Frankly my dears, who gives a damn?

It is past time for this to be about the entertainment value/market share of the debates.

Since the goofy  60/30-second debate formats don’t lend themselves to in-depth discussion of any issue, it is becoming harder and harder to watch these award shows.

Of somewhat more value are the interviews that some candidates are engaging in on the various news outlets.

As Ted Cruz, Chris Christie and Marco Rubio have gained in the polls, it is of course obligatory that the networks get Donald Trump’s reaction, if for no other reason than to keep viewers interested in their news programs.

To that end, Fox News’ Chris Wallace  had Trump on his Sunday broadcast, where he provided the usual sound bites and Twitter-worthy taglines.

What he didn’t provide was any sense that he had something serious to offer in the way of policy positions.

When pressed by Mr. Wallace, Trump fell back on his campaign slogan, observations on the character of his newest challenger and his ever-present “I don’t want to say what I would do about (fill in the blank) because I want to be unpredictable.”

Add to that Trump’s annoying habit of never being able to finish a complete sentence without branching off onto something unrelated to the question, and that script is becoming a bit shop-worn.

To be fair, maybe the guy does have some substance under the fluff.  He’s certainly not a stupid man, and on rare occasions he actually does seem to have put some thought into an real plan, rather than just repeating a bullet list of undeveloped talking points.

Still, on camera you get the impression that he is winging it or that he is just bored with all the detail required to give a coherent answer to a question. It’s either that, or he thinks that voters are too dense to grasp the finer points of his positions.

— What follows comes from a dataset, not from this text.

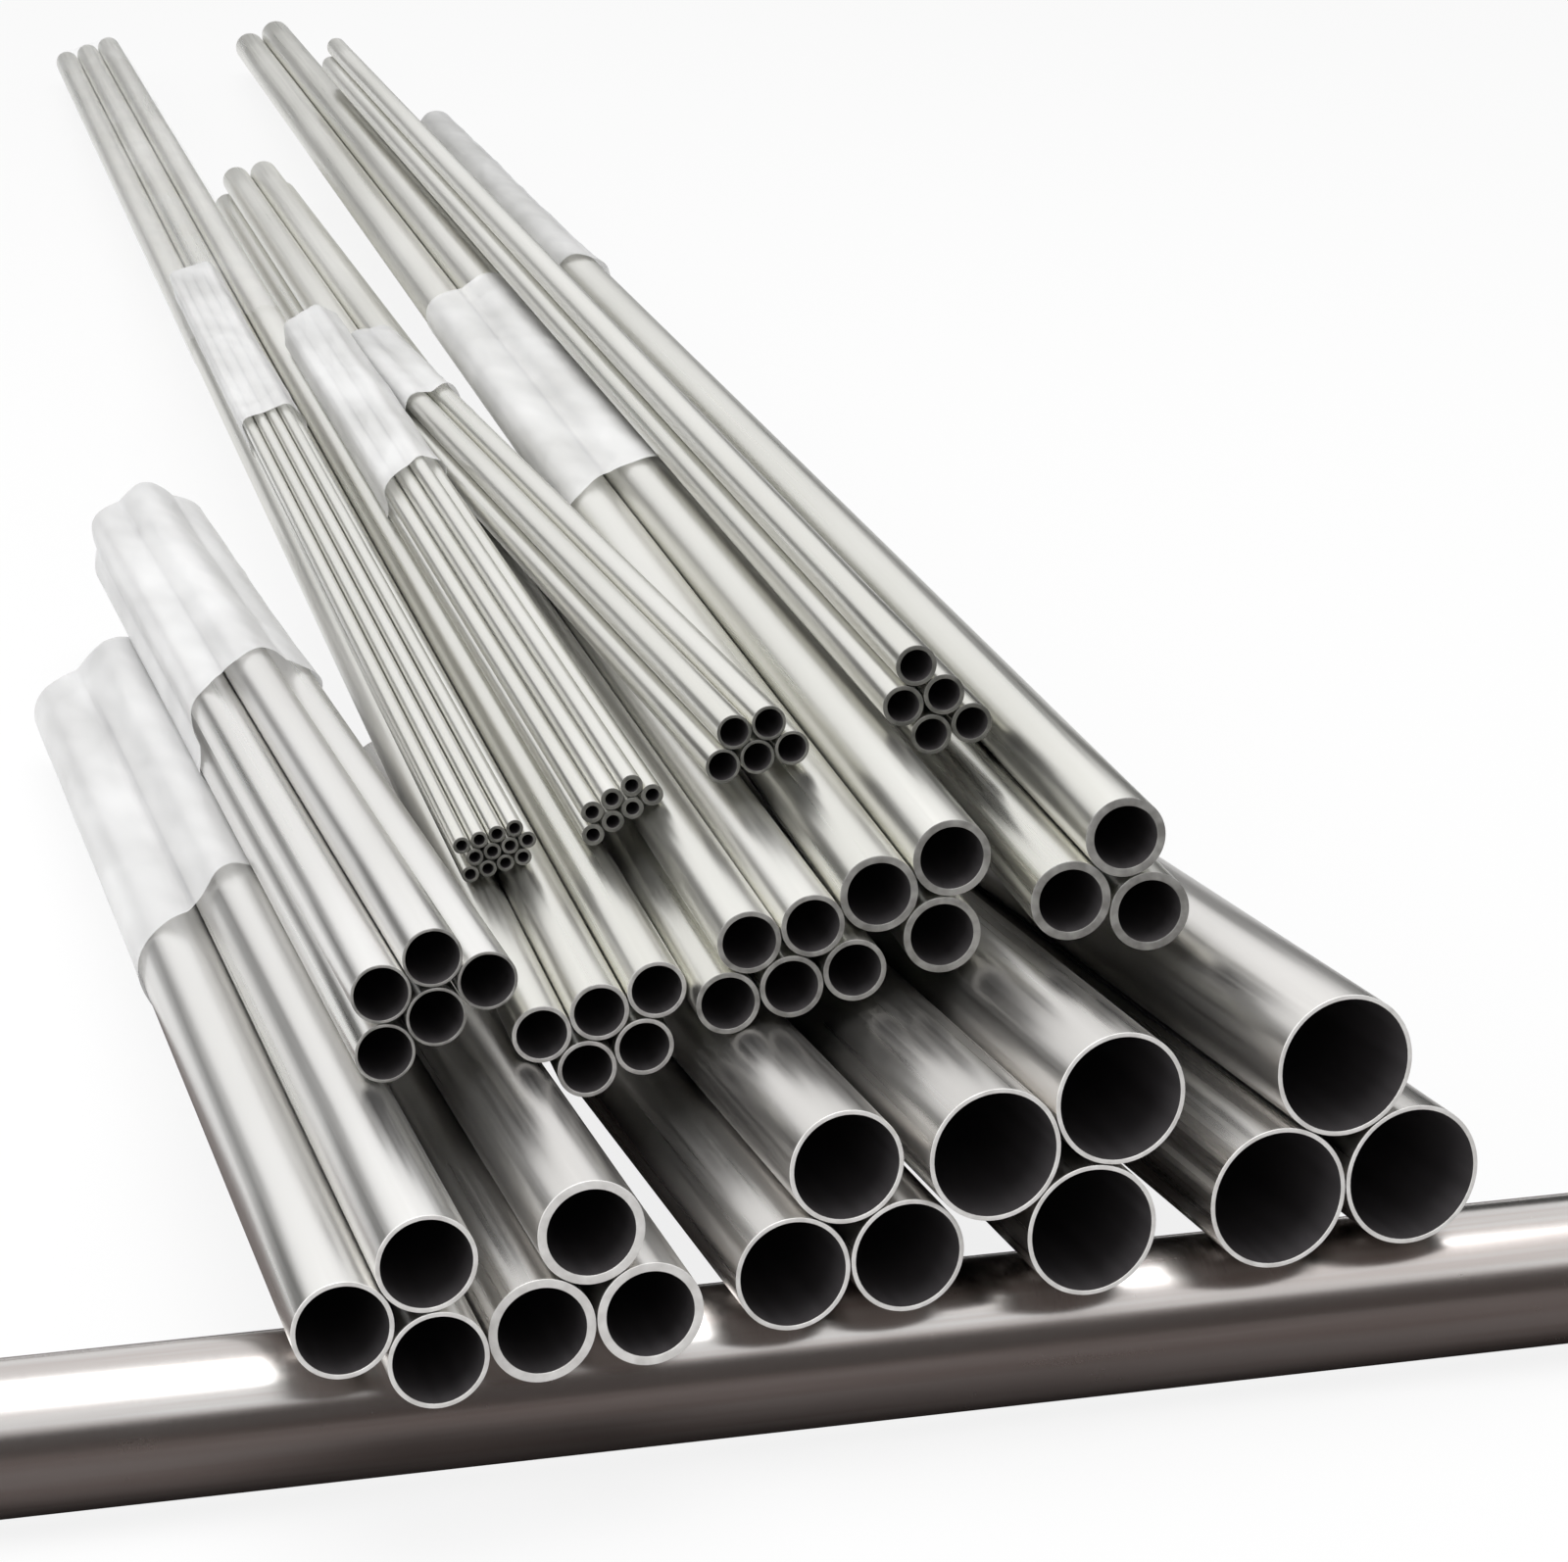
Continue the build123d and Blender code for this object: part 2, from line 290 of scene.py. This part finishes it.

Let’s see, didn’t a guy named Gruber have that approach as well?

December 2, 2015 may have changed the presidential race. Americans went from being spectators to a French tragedy to understanding that we really do have to deal with jihad-inspired terrorists here at home.

Against that backdrop,  when Marco Rubio is running an ad that states flatly that we don’t have any choice left about whether we want to win this war or just hand the country over to the terrorists, whether or not Ted Cruz is going to have a snappy comeback to Trump’s latest buzzword attack becomes somehow a lot less relevant.

On Tuesday, some of us will (A) suffer through another “debate”, (B) some will just wait until the show hosts and pollsters tell us what moments got the most audience reaction, and (C) most of us will probably watch the winter finale of our favorite shows and have a beer.

Any bets on the audience split on that scenario?